Aeluma
$ALMU ⌁ Competitive landscape DD drop 🔖
AI interconnects (CPO/LPO for scale-up/scale-out in GPU clusters) are
$ALMU's dominant near-term opportunity (~4B SiPh market 2026 growing 25-45% CAGR to $8-13B by 2030).
Co-packaged optics will obviously replace copper. The problem is the optical industry is currently trapped in a massive supply chain constraint.
The legacy approach is a dead end for hyperscale. It relies on fabricating InP lasers on tiny three-inch to four-inch wafers, then mechanically bonding them to silicon.
⌁ Aeluma enables scalability
The ultimate state of physics here is monolithic direct growth, meaning growing III-V compound semiconductors directly on massive 300mm silicon wafers.
$ALMU is taking this exact path. They use proprietary buffer layers and quantum dot active regions to absorb the lattice mismatch between InP and silicon.
Since quantum dots are isolated 3D nanostructures, threading dislocations isolate locally instead of killing the whole laser.
This allows
$ALMU to tap into standard foundry economics.
$TSM or
$TSEM can process these 300mm wafers.
That drops the cost floor by an order of magnitude, enabling high-volume manufacturing.
⌁ Competition
Quite frankly, the competitive field is divided between companies solving for tomorrow and companies solving for 2028.
$INTC is the big dog in high-volume silicon photonics, currently shipping millions of hybrid transceivers.
They don't grow InP directly on silicon like
$ALMU. Instead, they pre-fabricate InP dies on native substrates and bond them to silicon waveguides using molecular bonding.
It works for low volumes, but structurally fails when AI switches require thousands of integrated lasers per rack.
$AVGO and
$MRVL dominate the DSP and switch ASIC layer, aggressively pushing Co-Packaged Optics (CPO) using similar bonded or pluggable architectures.
Then we have the optical I/O players like Ayar Labs. They bypass the integration physics completely by using an external laser source connected via fiber.
They've a massive ecosystem lock-in with
$INTC and
$NVDA. It gets products to market faster, but it also adds packaging complexity and coupling losses.
Incumbents win on execution/relationships today, while
$ALMU wins on fundamental scalability/physics (large-wafer monolithic III-V/Si) for cost/performance at AI volumes (millions of lasers/SOAs).
Imo, the sharpest technical threats to
$ALMU are actually private players.
Quintessent is the closest peer. They develop quantum dot lasers and integrate them onto commercial silicon photonics platforms with
$TSEM.
They focus heavily on high-reliability AI interconnects and have earlier foundry traction.
$ALMU counters with larger 300 mm wafers, broader monolithic claims (direct growth vs. hetero bonding), in-house control, and diversified revenue (sensing/quantum de-risks).

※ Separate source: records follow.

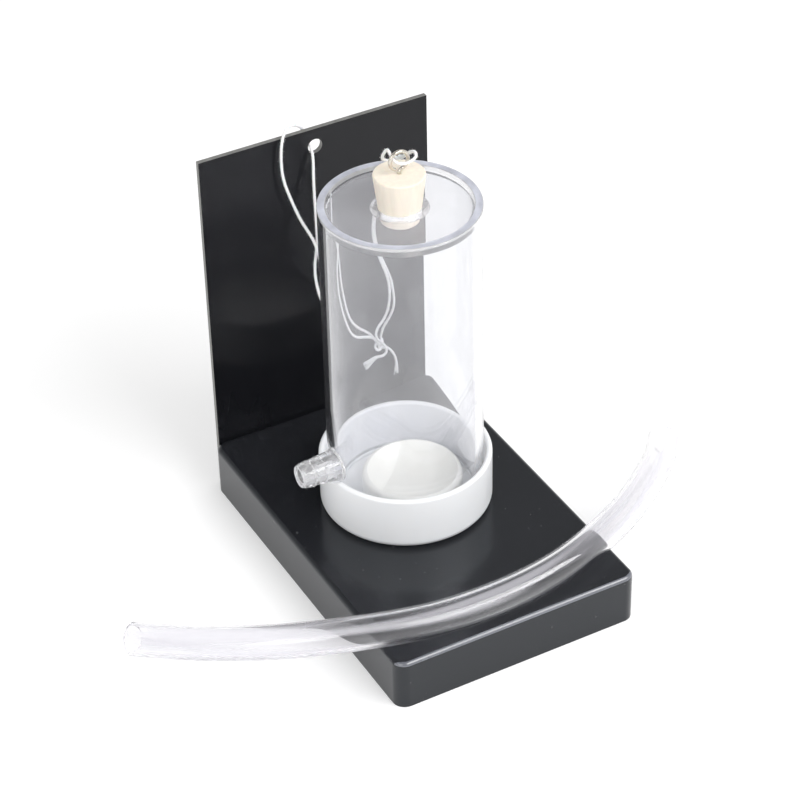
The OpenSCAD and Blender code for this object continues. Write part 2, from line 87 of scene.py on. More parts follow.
# The route of the string through the eye, from the knot and back to it
STOPPER_ROUTE = [
    (15.2, 55.8, 60.2), (11.6, 55.2, 64.4), (12, 55, 68), (14.6, 55, 70.8), (17, 54, 76),
    (17.6, 52.6, 84), (16, 50.6, 92.6), (8.9, 46.4, 111), (6.6, 43.6, 122), (9.2, 39.4, 142),
    (12.2, 37.6, 152.2), (12.8, 36.2, 155.3), (12.4, 33.2, 156.4), (9, 26, 160),
    (3.4, 20.6, 164.8), (-1, 18.5, 168), (-2.2, 15.4, 172.6), (-2, 13, 175), (-1.8, 8.5, 172.8),
    (-0.2, 7, 172), (3.9, 6.6, 172), (6.2, 7.2, 173), (6.9, 9.4, 173.4), (6.4, 12, 172),
    (7, 16.4, 168.4), (9, 22.6, 163.6), (11.6, 29, 159.4), (13.8, 33.4, 156.6),
    (14.6, 35.4, 155.3), (14.4, 36.8, 152.2), (11.2, 39.4, 142), (8, 45, 122), (10, 47.8, 111),
    (17.6, 52, 92.6), (20.2, 53.9, 83), (20.8, 55.2, 76), (19, 56.4, 70.4), (16.4, 57.6, 65.6),
    (15.2, 58.2, 61),
]

# How light the floor looks to the camera, so that it stays white through the clear walls
SEEN_LEVEL = 1.08

# The knot's middle, and the two tails, each from its free end to the knot
KNOT_AT = (14.4, 57, 58.4)
LEFT_TAIL = [
    (6.8, 57, 51.4), (9.6, 57, 52.9), (12.6, 56.8, 53.4), (15.4, 56.2, 53.6), (16.9, 55.9, 55.2),
]
RIGHT_TAIL = [
    (17.6, 57.9, 55.6), (20, 57.6, 53.6), (21.8, 57.3, 50.4), (22.5, 57, 47), (22.4, 57, 43.6),
]

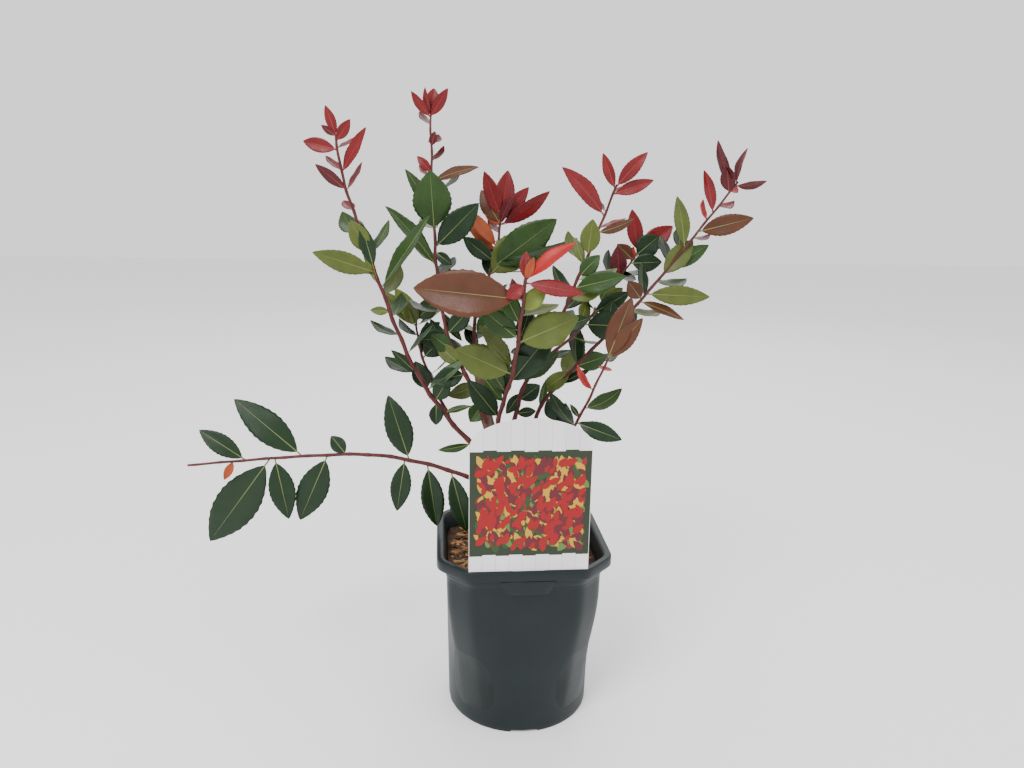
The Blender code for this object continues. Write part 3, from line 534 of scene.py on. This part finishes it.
seenLeaves = dict(
    bough_left=[
        (335, 136, 325, 105, 9, "red"), (331, 137, 321, 125, 6, "darkRed"), (337, 140, 350, 119, 10, "red"),
        (335, 150, 303, 141, 13, "red"), (344, 171, 366, 127, 10, "red"),
        (344, 191, 315, 164, 10, "darkRed"), (366, 254, 350, 220, 18, "olive"),
        (380, 266, 361, 223, 14, "dark"), (383, 288, 364, 236, 6, "lime"), (371, 274, 312, 252, 20, "olive"),
        (384, 288, 430, 215, 13, "mid"), (418, 374, 391, 350, 10, "dark"), (390, 312, 370, 310, 8, "olive"),
        (430, 388, 466, 359, 12, "mid"), (436, 400, 449, 378, 18, "dark"), (445, 412, 471, 406, 6, "mid"),
        (470, 446, 438, 450, 8, "mid"), (437, 402, 436, 425, 14, "dark")],
    bough_back_left=[
        (417, 322, 395, 288, 16, "lime"), (415, 325, 405, 300, 16, "olive"), (420, 320, 438, 298, 18, "mid"),
        (416, 327, 386, 292, 14, "olive"), (424, 357, 446, 334, 22, "dark"),
        (419, 340, 440, 322, 14, "dark")],
    bough_tall=[
        (428, 117, 411, 91, 8, "red"), (428, 115, 425, 87, 5, "red"), (430, 118, 434, 88, 14, "red"),
        (431, 118, 448, 88, 10, "red"), (431, 146, 435, 131, 7, "darkRed"), (430, 172, 417, 156, 8, "red"),
        (435, 231, 430, 170, 37, "mid"), (433, 222, 405, 169, 13, "mid"), (433, 182, 479, 167, 9, "bronze"),
        (438, 248, 479, 203, 26, "dark"), (434, 268, 385, 206, 14, "mid"), (440, 252, 452, 265, 10, "dark"),
        (446, 334, 471, 308, 18, "dark"), (447, 338, 420, 340, 20, "dark"), (455, 352, 430, 334, 16, "mid"),
        (461, 366, 436, 343, 16, "olive"), (444, 310, 462, 341, 9, "mid"), (466, 374, 432, 381, 20, "dark")],
    bough_back=[
        (502, 219, 484, 171, 15, "red"), (502, 219, 508, 170, 19, "red"), (497, 224, 481, 190, 18, "bronze"),
        (496, 226, 486, 202, 14, "orange"), (505, 222, 529, 187, 14, "red"),
        (505, 226, 515, 194, 8, "darkRed"), (508, 226, 550, 191, 14, "red"),
        (493, 247, 464, 209, 12, "orange"), (490, 250, 465, 218, 10, "orange"),
        (489, 261, 463, 237, 16, "dark"), (490, 276, 531, 232, 34, "olive"), (495, 268, 557, 219, 33, "mid"),
        (494, 262, 578, 238, 18, "mid"), (476, 320, 500, 285, 22, "dark"), (476, 335, 502, 312, 22, "mid")],
    bough_front=[
        (518, 300, 413, 288, 46, "bronze"), (527, 281, 526, 251, 12, "red"),
        (528, 281, 534, 257, 8, "orange"), (530, 282, 576, 243, 13, "bright"),
        (530, 284, 584, 294, 15, "red"), (524, 286, 506, 298, 14, "red"), (522, 312, 546, 286, 18, "lime"),
        (521, 343, 579, 317, 35, "olive"), (513, 374, 455, 349, 34, "olive"),
        (513, 385, 553, 330, 32, "dark"), (518, 340, 482, 309, 24, "mid"), (508, 398, 502, 372, 16, "dark"),
        (520, 325, 502, 288, 18, "mid"), (508, 395, 478, 350, 16, "mid"), (500, 418, 468, 380, 22, "dark")],
    bough_right=[
        (617, 190, 603, 153, 10, "red"), (617, 186, 648, 152, 13, "red"), (616, 194, 654, 180, 12, "red"),
        (604, 217, 562, 167, 16, "red"), (588, 256, 593, 219, 19, "olive"),
        (600, 233, 634, 219, 9, "bronze"), (584, 266, 574, 237, 10, "olive"),
        (580, 278, 600, 255, 16, "mid"), (575, 288, 626, 276, 20, "mid"), (568, 300, 606, 284, 18, "olive"),
        (556, 330, 590, 318, 16, "dark"), (519, 400, 540, 385, 18, "dark"), (522, 392, 506, 414, 12, "dark"),
        (516, 415, 536, 411, 10, "dark"), (548, 345, 566, 339, 8, "lime")],
    bough_back_right=[
        (637, 252, 632, 209, 15, "red"), (638, 252, 673, 226, 20, "red"), (632, 260, 617, 244, 14, "bronze"),
        (636, 256, 659, 236, 22, "dark"), (620, 278, 617, 246, 16, "darkRed"),
        (600, 306, 623, 288, 14, "olive"), (594, 313, 630, 292, 16, "dark"),
        (585, 325, 625, 326, 28, "dark"), (630, 264, 662, 262, 18, "dark")],
    bough_far_right=[
        (662, 276, 693, 240, 20, "olive"), (668, 268, 709, 245, 16, "mid"),
        (684, 248, 677, 196, 14, "olive"), (697, 232, 754, 218, 19, "bronze"),
        (713, 212, 704, 170, 10, "red"), (729, 194, 727, 165, 14, "darkRed"),
        (733, 188, 718, 140, 9, "darkRed"), (735, 184, 748, 148, 6, "darkRed"),
        (735, 186, 767, 181, 7, "darkRed"), (645, 294, 710, 297, 19, "olive"),
        (640, 301, 684, 320, 9, "bronze"), (641, 300, 628, 281, 16, "bronze"),
        (576, 366, 607, 356, 19, "mid"), (558, 384, 590, 370, 8, "dark"), (548, 398, 560, 421, 20, "dark"),
        (541, 409, 545, 382, 7, "mid"), (572, 370, 540, 392, 16, "olive"), (606, 333, 612, 300, 20, "dark")],
    bough_low_right=[
        (608, 361, 632, 297, 24, "bronze"), (608, 361, 643, 318, 18, "bronze"),
        (577, 424, 622, 440, 18, "dark"), (577, 424, 606, 426, 5, "dark"), (580, 418, 570, 404, 5, "dark")],
    bough_low_left=[
        (410, 458, 388, 395, 27, "dark"), (405, 461, 397, 511, 21, "dark"), (428, 464, 437, 526, 24, "dark"),
        (450, 471, 467, 532, 21, "dark"), (346, 455, 331, 436, 15, "dark"), (328, 455, 300, 520, 31, "dark"),
        (304, 457, 234, 399, 31, "dark"), (245, 459, 199, 430, 20, "dark"), (234, 460, 224, 480, 8, "orange"),
        (269, 458, 210, 541, 44, "dark"), (275, 458, 289, 519, 26, "dark")],
    trunk=[
        (478, 372, 502, 401, 16, "mid"), (480, 385, 448, 396, 16, "olive"), (484, 404, 470, 422, 18, "mid"),
        (479, 370, 468, 350, 20, "dark")])

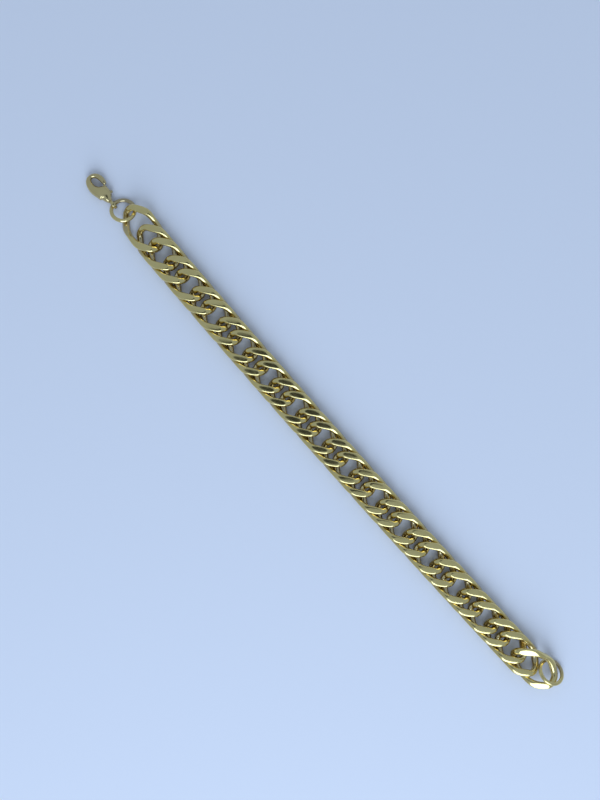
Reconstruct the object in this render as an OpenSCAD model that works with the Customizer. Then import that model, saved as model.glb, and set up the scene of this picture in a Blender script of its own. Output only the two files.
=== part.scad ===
// Link bracelet: a double curb chain, open and laid out straight on a surface.
// Every link is a twisted oval ring that holds the next two links. Millimetres.
// The chain runs along X with the clasp at -X. Z is up, and Z = 0 is the surface.

/* [Chain] */
// Number of links, counted from the clasp
link_count = 30; // [20:2:36]
// Outer length of one link
link_l = 16.4; // [15.2:0.1:17.4]
// Width of one link, across its filed sides
link_w = 10.3; // [9.6:0.1:12]
// Thickness of the link wire
wire_d = 2.0; // [1.6:0.05:2.1]
// Depth ground off the top and the bottom of each link
ground_depth = 0.45; // [0.2:0.05:0.6]
// Depth filed off both sides of each link
side_depth = 0.28; // [0.1:0.02:0.4]
// How much wider the pressed wire gets at a link's shoulders
shoulder_swell = 0.2; // [0:0.02:0.22]
// Gap between the two wires that cross inside a link's end
crossing_gap = 0.4; // [0.3:0.05:0.8]
// Sideways bow of the whole chain, measured at its middle
bow = 1.1; // [0:0.1:2.5]

/* [Rings] */
// Outer diameter of the ring between clasp and chain
clasp_ring_d = 8.1; // [7.8:0.05:8.3]
// Wire thickness of the clasp ring
clasp_ring_wire = 1.15; // [0.9:0.05:1.2]
// Outer diameter of the ring at the far end, which the clasp hooks into
end_ring_d = 8.4; // [8.2:0.05:8.6]
// Wire thickness of the end ring
end_ring_wire = 1.1; // [0.9:0.05:1.15]

/* [Clasp] */
// Length of the clasp from its eye's middle to the far side of its hook
hook_l = 11.1; // [10.6:0.1:13]
// Width of the clasp across hook and body
clasp_w = 5.9; // [5.4:0.1:6.6]
// Thickness of the clasp body
clasp_t = 3.0; // [2.9:0.05:3.4]
// Hole through the clasp's eye
eye_hole_d = 2.0; // [1.9:0.05:2.2]
// Wall of the eye
eye_wall = 0.5; // [0.4:0.05:0.7]
// Width of the eye's band
eye_band = 1.0; // [0.8:0.1:1.2]
// Thickness of the lever
lever_t = 1.1; // [0.9:0.05:1.3]
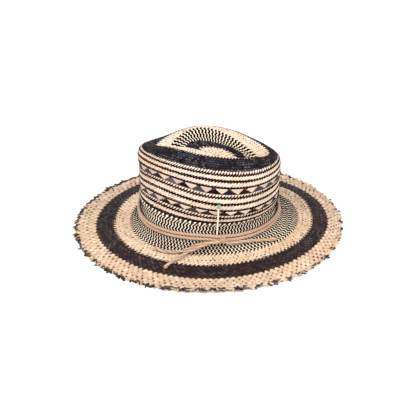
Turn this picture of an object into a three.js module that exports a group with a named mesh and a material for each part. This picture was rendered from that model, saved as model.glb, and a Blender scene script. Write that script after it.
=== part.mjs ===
// A hand-woven straw hat: a tall crown with a teardrop dent, a wide brim with a frayed edge,
// and a twine tied twice round the foot of the crown with a match tucked under it.
// Millimetres. The hat's front is -X, its left side is -Y and it stands on z = 0.

import * as THREE from "three";
import { mergeVertices } from "three/addons/utils/BufferGeometryUtils.js";

// Straw
const STRAW_WALL = 2;
const RESTING_FLAT = 0.8;
const ANGLE_STEPS = 72;
const RIM_STEPS_PER_ANGLE = 4;
const STRAW_END_SHORTEST = 2.5;
const STRAW_END_LONGEST = 6;
const STRAW_END_THICKNESS = 1.2;
const GOLDEN_FRACTION = 0.618034;

// Twine
const CORD_DIAMETER = 4.8;
const CORD_RADIUS = CORD_DIAMETER / 2;
const CORD_SIDES = 8;
const CORD_STEP = 9.4;
const SEAT_GAP = 0.6;
const CORD_LIFT = CORD_RADIUS + SEAT_GAP;
const TAIL_LIFT = CORD_LIFT + 0.2;
const KNOT = { angle: 285.3, row: 65.6, lift: 5.2, halfLength: 5.6, halfHeight: 6.6, halfDepth: 4.2 };

// Match
const STICK_SIDE = 2.2;
const MATCH_FOOT = { angle: 282.3, row: 64.1, lift: 2.1 };
const MATCH_TIP = { angle: 283, row: 47.2, lift: 3.7 };
const HEAD_RADIUS = 2.1;
const HEAD_LENGTH = 6.6;
const MATCH_GAP = 0.3;

// The form of the straw, one row for each section, counted in woven rows from the crown's centre.
// front, waist and back are distances along X: at the front, at the widest place and at the back.
// wide is a half width, z a height, each at the front quarter, the side and the back quarter.
// shift moves a section towards the right side, and tilt lifts that side by as much as it lowers the other.
const COLUMNS = [
  "row", "front", "waist", "back", "wideFront", "wideSide", "wideBack",
  "zFront", "zFrontSide", "zSide", "zBackSide", "zBack", "shift", "tilt",
];
const SECTIONS = {
  crownCentre: [0, 10, 10, 10, 0, 0, 0, 113, 113, 113, 113, 113, -2, 0],
  centreDisc: [6, -12, 2, 42, 7, 10, 8.5, 118, 120, 120, 116, 110, -2, 4],
  dentZigzagInner: [10, -32, 1, 56, 11, 17, 14.5, 122, 126, 124, 115, 107.5, -2, 4.5],
  dentZigzagOuter: [17, -53, 3, 76, 16, 32, 22, 127, 138, 140, 118, 105, -2, 1.5],
  crest: [23, -73, 1, 88, 23, 48, 32, 130, 137.3, 138, 126.3, 118, 0, -2.5],
  shoulder: [31, -95.5, 1, 102, 39, 65, 50, 127.5, 124.5, 118.5, 110.3, 110.5, 0, -6],
  upperWall: [42, -98, -1, 103, 45, 76, 60, 95, 101, 94, 87, 84, 0, 0],
  lowerWall: [53, -99.5, -6, 102.3, 52, 82, 65, 67, 70, 64, 58, 56, 0, 0],
  twineTop: [63, -99.8, -6, 99.8, 66, 85, 60, 40, 41, 37, 34, 35, 0, 0],
  crownFoot: [67, -101, -4, 101.8, 68, 88, 62, 30, 30, 27, 23, 24, 0, 0],
  brimZigzagEdge: [76, -117, 9, 131, 74, 95, 68, 9, 10, 9, 11, 10, 0, 0],
  blackRingInner: [84, -141, 15, 152, 92, 116, 81, 6, 8.5, 6, 11, 10, 0, 0],
  blackRingOuter: [93, -167, 19, 174, 106, 141, 91, 3, 4, 4, 6, 7, 0, 0],
  brimEdge: [101, -196, 18, 192, 124, 166, 110, 3, -0.5, 5, -0.5, 2, 0, 0],
};
const STATIONS = [
  3, 6.5, 11.5, 17, 20, 23, 26, 31, 36.5, 42, 47.5, 53, 58, 61, 63, 65, 67, 69, 71.5, 74, 77, 80, 84, 93,
  97, 100,
];
const EDGE_ROW = 101;
const CENTRING = { x: 2.2, y: 0.2 };

// Routes of the loose tails: where they lie on the straw, and how high their middle is above it.
const TAIL_FRONT = [
  { angle: 281.6, row: 66.9, lift: 8.7 },
  { angle: 277.5, row: 66.9, lift: 8.4 },
  { angle: 272, row: 67.8, lift: 8.3 },
  { angle: 267.5, row: 69, lift: 8.2 },
  { angle: 262.6, row: 70.6, lift: 8.1 },
  { angle: 259.4, row: 71.8, lift: 8 },
  { angle: 256, row: 73.6, lift: 7.5 },
  { angle: 252.8, row: 77.6, lift: 5.4 },
  { angle: 250.4, row: 80.6, lift: 3.9 },
  { angle: 248.2, row: 82.7, lift: TAIL_LIFT },
  { angle: 245.8, row: 86.3, lift: TAIL_LIFT },
  { angle: 244.7, row: 90.3, lift: TAIL_LIFT },
];
const TAIL_LOOP = [
  { angle: 281.2, row: 67.5, lift: TAIL_LIFT },
  { angle: 276, row: 67.5, lift: TAIL_LIFT },
  { angle: 270, row: 68, lift: TAIL_LIFT },
  { angle: 264.5, row: 69.2, lift: TAIL_LIFT },
  { angle: 259.7, row: 70.8, lift: TAIL_LIFT },
  { angle: 256.7, row: 72, lift: TAIL_LIFT },
  { angle: 250.5, row: 74.8, lift: TAIL_LIFT },
  { angle: 243.6, row: 77.3, lift: TAIL_LIFT },
  { angle: 237.2, row: 78.1, lift: TAIL_LIFT },
  { angle: 233.3, row: 77.8, lift: TAIL_LIFT },
  { angle: 230.6, row: 76.8, lift: TAIL_LIFT },
];
const TAIL_BACK = [
  { angle: 290, row: 68.8, lift: TAIL_LIFT },
  { angle: 294.5, row: 68.85, lift: TAIL_LIFT },
  { angle: 299.9, row: 69.3, lift: TAIL_LIFT },
  { angle: 305.4, row: 70.2, lift: TAIL_LIFT },
  { angle: 311.4, row: 72, lift: TAIL_LIFT },
  { angle: 315.5, row: 73.5, lift: TAIL_LIFT },
  { angle: 319.3, row: 74.9, lift: TAIL_LIFT },
];

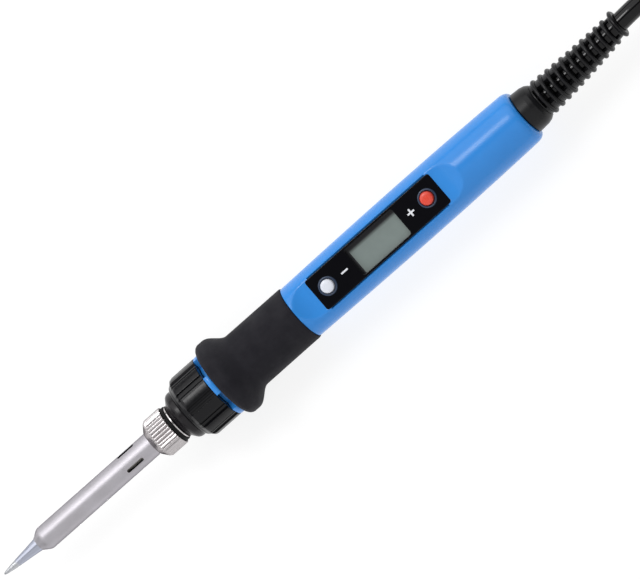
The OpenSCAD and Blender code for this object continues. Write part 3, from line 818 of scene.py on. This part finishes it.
def landLimit(tree, given, turn, x):
    sector = maths(tree, "MULTIPLY", maths(tree, "SUBTRACT", turn, given["Offset"]), given["Lands"])
    away = maths(tree, "MULTIPLY", maths(tree, "PINGPONG", sector, 0.5), 2.0)  # 0 mid-land, 1 mid-recess
    recess = addNode(tree, "ShaderNodeMapRange", {
        "Value": away, "From Min": 0.52, "From Max": 0.6}, interpolation_type="SMOOTHSTEP").outputs[0]
    rib = addNode(tree, "ShaderNodeMapRange", {
        "Value": away, "From Min": 0.9, "From Max": 0.84}, interpolation_type="SMOOTHSTEP").outputs[0]
    ribbed = maths(tree, "MULTIPLY", recess, maths(tree, "MULTIPLY_ADD", rib, 0.45, 0.55))
    behind = addNode(tree, "ShaderNodeMapRange", {
        "Value": x, "From Min": given["Start"], "From Max": maths(tree, "ADD", given["Start"], 0.0004)},
        interpolation_type="SMOOTHSTEP").outputs[0]
    depth = maths(tree, "MULTIPLY", maths(tree, "MULTIPLY", ribbed, behind), given["Recess"])
    return maths(tree, "SUBTRACT", given["Radius"], depth)


def makeCollar():
    profile = denser(rounded(collarOutline, 0.25, closed=True), 0.6)
    tree, geometry = radialCutTree("collarLands", {
        "Lands": ("NodeSocketFloat", 12.0), "Radius": ("NodeSocketFloat", 0.011),
        "Recess": ("NodeSocketFloat", 0.0005), "Offset": ("NodeSocketFloat", 0.0),
        "Start": ("NodeSocketFloat", -0.05)}, landLimit)
    endTree(tree, geometry, materials["collar_black"])
    mesh = evaluatedMesh(looseObject("collarBlank", turned(profile, 720)), tree, collarShape)
    return madePiece("ribbedCollar", mesh, "collar_black", "handle", "ribbed_collar")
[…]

There is also Ranovus, which is pushing multi-wavelength comb lasers and has strong ties with Cerebras. They lean heavily on hybrid elements for system integration though.
⌁ Last thoughts: why Aeluma
$ALMU has the strongest long-term tech moat (true monolithic on 300 mm wafer leading to unmatched scalability/cost at AI volumes) and a confortable $38.6 M cash runway.
Their large-wafer direct growth approach also works incredibly well for short-wave infrared sensing too, which enables high-volume defense/mobile applications (U.S. gov diversification: NASA quantum, RFSUNY lasers) and a diversified revenue stream.
If they successfully master high-yield, monolithic direct-growth of InGaAs/InP on 300mm silicon at scale, the industry will be forced to license their IP or adopt their wafers.